For the optical path of the green ray we need the value of g. This is the difference between the sagitta and thy y coordinate of the mirror. The y coordinate depends form the distance to the center of the mirror, which is r in my program. I first calculate the "height" of the mirror, which is y = x²/4f. In principle, this is the same formula which I used for the sagitta.
The difference between the tracking of the rays is f. Multiplied with 2*pi whe get the phase angle of the wavelet at the screen.
The summation of the amplitude values does not give the intensity of the light at the places of the screen. The amplitude value needs to be squared for the intensity. The reason is, that light is an electromagnetic wave which consists of an electric and a magnetic component. The intensity is the Cartesian product of them, the so called Poynting vector.
I gave the program in the simplest form. You may experiment with it and try, whether the diameter of the airy disc and the intensity of the first ring follows the exceptions. The Airy disc has the size 2.44 * lambda * f / A, the first ring has an intensity of 1.75% independent of the Aperture and focal length. The values are not very accurate in the given program. But if you increase the number of points in each direction to 30 or even 100, all things look much better. The calculator runs for a few hours then.

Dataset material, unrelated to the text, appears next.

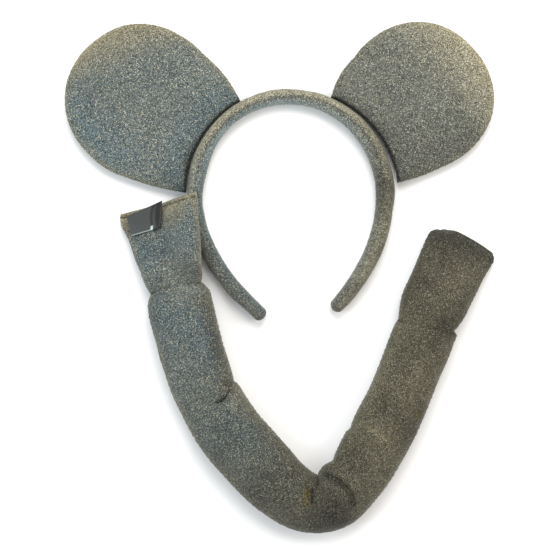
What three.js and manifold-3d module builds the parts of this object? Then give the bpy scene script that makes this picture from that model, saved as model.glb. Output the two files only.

You may experimenting further: What happens if the mirror has a central obstruction (which it has in most cases)? Simply modify the line If r<=A/2 . What happens if you are not in focus? Just add something to the Y term in the Q,q formula and increase the width of the screen w. You get a diffraction pattern then, sich patterns are used for testing optics.
You may experiment further and look what happens with an oblique wave front - just add and subtract something to the values of g. The problem is not symmetric anymore and you need to calculate a real image plane. not just a line. This takes a while with the pocket calculator.